- [Description of the task]:
Find the line containing "anchor, and the" and copy it exactly, along with every line after it up to and including the line containing "if obj.type not". Copy nothing else.

- [Data shown]:
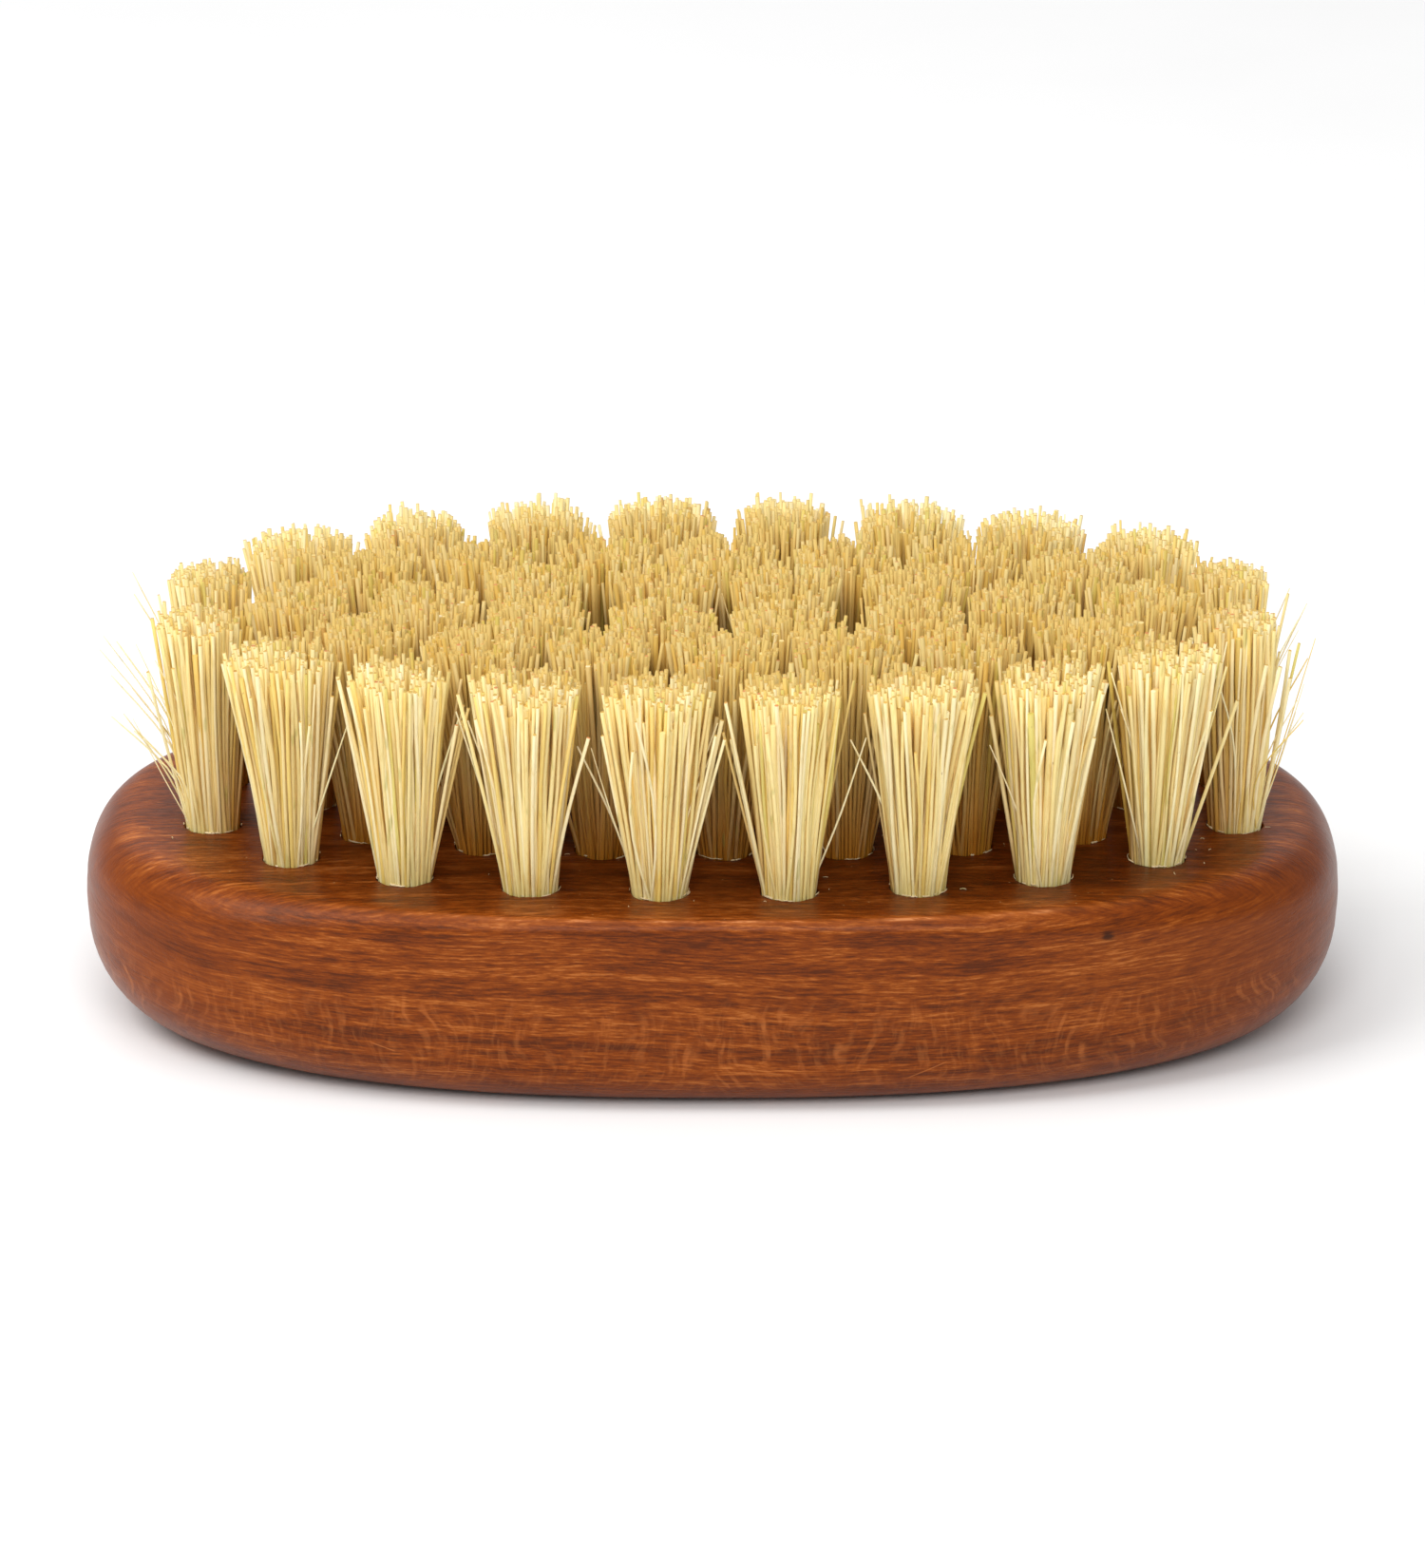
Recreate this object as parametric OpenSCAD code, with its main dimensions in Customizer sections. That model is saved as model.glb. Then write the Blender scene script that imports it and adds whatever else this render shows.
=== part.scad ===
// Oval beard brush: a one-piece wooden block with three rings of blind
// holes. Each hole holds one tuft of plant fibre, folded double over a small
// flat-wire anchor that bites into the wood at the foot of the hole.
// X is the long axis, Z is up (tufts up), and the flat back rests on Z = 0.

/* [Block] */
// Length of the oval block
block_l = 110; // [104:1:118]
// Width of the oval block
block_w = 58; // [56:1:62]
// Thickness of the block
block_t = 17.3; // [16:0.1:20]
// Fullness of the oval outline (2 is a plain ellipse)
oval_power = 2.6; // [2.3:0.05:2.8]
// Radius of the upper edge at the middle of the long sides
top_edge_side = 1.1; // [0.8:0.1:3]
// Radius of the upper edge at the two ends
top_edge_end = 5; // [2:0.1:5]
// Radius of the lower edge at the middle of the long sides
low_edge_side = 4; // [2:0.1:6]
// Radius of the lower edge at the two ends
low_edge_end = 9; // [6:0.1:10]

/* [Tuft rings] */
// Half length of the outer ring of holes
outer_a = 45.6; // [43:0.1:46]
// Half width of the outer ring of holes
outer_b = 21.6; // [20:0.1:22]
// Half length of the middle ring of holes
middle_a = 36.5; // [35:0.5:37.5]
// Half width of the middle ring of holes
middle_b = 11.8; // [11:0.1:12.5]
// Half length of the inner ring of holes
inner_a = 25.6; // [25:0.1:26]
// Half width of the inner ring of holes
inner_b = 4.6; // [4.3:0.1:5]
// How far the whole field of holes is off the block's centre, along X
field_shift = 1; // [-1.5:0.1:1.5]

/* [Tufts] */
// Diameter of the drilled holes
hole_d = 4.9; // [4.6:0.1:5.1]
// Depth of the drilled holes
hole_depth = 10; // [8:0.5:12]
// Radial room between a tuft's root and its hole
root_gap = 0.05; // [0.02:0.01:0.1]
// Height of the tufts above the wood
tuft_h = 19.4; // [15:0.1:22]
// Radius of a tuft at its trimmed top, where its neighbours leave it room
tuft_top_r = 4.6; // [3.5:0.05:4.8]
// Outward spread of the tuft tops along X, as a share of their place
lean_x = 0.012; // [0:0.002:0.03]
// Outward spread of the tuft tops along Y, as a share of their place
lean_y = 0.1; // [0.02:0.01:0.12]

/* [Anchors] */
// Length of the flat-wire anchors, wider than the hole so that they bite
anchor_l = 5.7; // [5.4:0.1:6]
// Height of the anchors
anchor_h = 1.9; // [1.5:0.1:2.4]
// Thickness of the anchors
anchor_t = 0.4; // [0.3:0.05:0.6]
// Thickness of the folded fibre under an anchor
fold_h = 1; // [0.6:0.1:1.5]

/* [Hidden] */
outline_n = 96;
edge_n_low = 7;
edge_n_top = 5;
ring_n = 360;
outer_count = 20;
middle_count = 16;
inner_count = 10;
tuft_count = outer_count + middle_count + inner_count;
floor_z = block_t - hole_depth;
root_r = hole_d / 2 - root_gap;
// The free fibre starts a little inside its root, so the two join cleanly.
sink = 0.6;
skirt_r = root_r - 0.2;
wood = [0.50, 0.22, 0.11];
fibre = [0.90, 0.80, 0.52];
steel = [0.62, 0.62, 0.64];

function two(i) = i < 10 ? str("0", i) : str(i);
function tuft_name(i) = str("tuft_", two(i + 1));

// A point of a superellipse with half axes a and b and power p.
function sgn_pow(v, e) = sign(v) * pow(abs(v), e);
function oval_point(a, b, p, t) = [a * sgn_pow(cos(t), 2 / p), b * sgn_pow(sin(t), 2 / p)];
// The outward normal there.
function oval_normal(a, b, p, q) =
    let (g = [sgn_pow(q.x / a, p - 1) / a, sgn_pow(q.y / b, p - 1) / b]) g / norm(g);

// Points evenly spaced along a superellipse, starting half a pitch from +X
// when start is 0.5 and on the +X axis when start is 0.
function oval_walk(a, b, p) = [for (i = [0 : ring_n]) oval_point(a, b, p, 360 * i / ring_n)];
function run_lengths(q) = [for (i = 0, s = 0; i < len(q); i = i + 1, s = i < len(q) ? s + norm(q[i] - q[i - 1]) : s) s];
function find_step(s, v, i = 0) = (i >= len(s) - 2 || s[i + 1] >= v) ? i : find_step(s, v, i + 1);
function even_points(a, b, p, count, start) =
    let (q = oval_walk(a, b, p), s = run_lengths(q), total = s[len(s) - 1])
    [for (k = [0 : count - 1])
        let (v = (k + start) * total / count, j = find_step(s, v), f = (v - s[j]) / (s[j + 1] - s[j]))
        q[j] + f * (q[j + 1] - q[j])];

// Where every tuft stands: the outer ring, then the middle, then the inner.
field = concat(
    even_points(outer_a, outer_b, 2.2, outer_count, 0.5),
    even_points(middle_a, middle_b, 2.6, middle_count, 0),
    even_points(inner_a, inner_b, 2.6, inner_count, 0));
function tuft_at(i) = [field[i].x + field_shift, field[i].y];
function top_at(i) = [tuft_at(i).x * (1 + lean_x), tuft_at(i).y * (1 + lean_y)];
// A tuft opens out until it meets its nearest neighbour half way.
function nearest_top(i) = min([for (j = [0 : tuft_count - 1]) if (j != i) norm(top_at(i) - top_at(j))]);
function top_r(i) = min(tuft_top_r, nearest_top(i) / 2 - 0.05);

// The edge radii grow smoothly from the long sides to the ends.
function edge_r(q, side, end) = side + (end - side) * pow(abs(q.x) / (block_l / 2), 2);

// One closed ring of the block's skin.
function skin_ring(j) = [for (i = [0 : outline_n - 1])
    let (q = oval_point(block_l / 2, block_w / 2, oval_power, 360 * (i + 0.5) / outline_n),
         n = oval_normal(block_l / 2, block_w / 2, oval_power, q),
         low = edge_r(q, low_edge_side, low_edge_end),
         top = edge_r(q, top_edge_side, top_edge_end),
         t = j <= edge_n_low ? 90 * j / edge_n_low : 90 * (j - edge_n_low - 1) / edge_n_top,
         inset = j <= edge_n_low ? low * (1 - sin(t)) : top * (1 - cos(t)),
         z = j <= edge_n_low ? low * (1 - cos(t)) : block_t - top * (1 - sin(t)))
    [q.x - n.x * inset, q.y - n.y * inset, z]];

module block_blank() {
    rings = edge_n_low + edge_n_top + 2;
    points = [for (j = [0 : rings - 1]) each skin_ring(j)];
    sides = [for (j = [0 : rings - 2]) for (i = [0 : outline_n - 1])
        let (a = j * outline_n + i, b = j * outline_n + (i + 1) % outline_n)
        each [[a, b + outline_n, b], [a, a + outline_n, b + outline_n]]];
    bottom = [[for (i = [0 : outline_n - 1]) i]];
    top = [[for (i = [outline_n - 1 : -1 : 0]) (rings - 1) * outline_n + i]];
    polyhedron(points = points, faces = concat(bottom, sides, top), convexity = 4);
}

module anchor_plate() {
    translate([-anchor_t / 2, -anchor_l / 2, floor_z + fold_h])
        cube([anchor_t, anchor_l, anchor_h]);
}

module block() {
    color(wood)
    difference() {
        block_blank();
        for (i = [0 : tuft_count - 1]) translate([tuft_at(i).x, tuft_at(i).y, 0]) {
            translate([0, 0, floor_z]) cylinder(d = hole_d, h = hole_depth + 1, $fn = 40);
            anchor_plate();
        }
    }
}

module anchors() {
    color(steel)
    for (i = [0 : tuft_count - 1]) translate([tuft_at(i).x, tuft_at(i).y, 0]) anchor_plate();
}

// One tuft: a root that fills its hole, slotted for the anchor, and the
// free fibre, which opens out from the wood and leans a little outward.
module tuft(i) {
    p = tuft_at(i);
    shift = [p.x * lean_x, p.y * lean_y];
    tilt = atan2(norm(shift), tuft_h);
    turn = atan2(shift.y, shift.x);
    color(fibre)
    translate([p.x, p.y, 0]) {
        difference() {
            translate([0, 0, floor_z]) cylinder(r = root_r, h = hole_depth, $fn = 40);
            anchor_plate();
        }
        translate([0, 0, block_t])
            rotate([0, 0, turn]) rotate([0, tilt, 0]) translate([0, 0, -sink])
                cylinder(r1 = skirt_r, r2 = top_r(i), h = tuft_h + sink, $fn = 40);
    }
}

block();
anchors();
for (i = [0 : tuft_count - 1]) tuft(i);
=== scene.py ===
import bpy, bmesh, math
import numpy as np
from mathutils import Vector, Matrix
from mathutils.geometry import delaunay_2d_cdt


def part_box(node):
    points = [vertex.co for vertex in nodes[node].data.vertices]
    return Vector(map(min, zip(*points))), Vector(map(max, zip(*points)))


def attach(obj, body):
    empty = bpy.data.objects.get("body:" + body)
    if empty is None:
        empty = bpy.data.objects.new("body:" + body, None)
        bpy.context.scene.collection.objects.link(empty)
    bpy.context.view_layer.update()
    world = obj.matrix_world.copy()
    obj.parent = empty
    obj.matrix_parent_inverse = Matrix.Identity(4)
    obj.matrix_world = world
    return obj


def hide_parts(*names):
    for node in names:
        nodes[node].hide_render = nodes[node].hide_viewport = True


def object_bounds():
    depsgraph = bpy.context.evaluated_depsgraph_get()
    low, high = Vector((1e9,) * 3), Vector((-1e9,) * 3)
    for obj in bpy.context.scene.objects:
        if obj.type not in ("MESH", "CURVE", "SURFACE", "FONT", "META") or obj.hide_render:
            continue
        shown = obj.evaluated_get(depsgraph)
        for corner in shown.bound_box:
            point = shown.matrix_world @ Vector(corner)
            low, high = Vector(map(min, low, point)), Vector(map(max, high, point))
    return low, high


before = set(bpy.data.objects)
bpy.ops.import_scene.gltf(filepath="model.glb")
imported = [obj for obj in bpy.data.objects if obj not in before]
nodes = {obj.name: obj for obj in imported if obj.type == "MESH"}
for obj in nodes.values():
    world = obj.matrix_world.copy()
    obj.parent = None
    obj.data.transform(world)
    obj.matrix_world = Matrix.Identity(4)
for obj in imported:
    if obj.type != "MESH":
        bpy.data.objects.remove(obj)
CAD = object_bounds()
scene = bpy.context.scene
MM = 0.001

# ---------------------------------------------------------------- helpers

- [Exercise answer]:
// One tuft: a root that fills its hole, slotted for the anchor, and the
// free fibre, which opens out from the wood and leans a little outward.
module tuft(i) {
    p = tuft_at(i);
    shift = [p.x * lean_x, p.y * lean_y];
    tilt = atan2(norm(shift), tuft_h);
    turn = atan2(shift.y, shift.x);
    color(fibre)
    translate([p.x, p.y, 0]) {
        difference() {
            translate([0, 0, floor_z]) cylinder(r = root_r, h = hole_depth, $fn = 40);
            anchor_plate();
        }
        translate([0, 0, block_t])
            rotate([0, 0, turn]) rotate([0, tilt, 0]) translate([0, 0, -sink])
                cylinder(r1 = skirt_r, r2 = top_r(i), h = tuft_h + sink, $fn = 40);
    }
}

block();
anchors();
for (i = [0 : tuft_count - 1]) tuft(i);
=== scene.py ===
import bpy, bmesh, math
import numpy as np
from mathutils import Vector, Matrix
from mathutils.geometry import delaunay_2d_cdt


def part_box(node):
    points = [vertex.co for vertex in nodes[node].data.vertices]
    return Vector(map(min, zip(*points))), Vector(map(max, zip(*points)))


def attach(obj, body):
    empty = bpy.data.objects.get("body:" + body)
    if empty is None:
        empty = bpy.data.objects.new("body:" + body, None)
        bpy.context.scene.collection.objects.link(empty)
    bpy.context.view_layer.update()
    world = obj.matrix_world.copy()
    obj.parent = empty
    obj.matrix_parent_inverse = Matrix.Identity(4)
    obj.matrix_world = world
    return obj


def hide_parts(*names):
    for node in names:
        nodes[node].hide_render = nodes[node].hide_viewport = True


def object_bounds():
    depsgraph = bpy.context.evaluated_depsgraph_get()
    low, high = Vector((1e9,) * 3), Vector((-1e9,) * 3)
    for obj in bpy.context.scene.objects:
        if obj.type not in ("MESH", "CURVE", "SURFACE", "FONT", "META") or obj.hide_render:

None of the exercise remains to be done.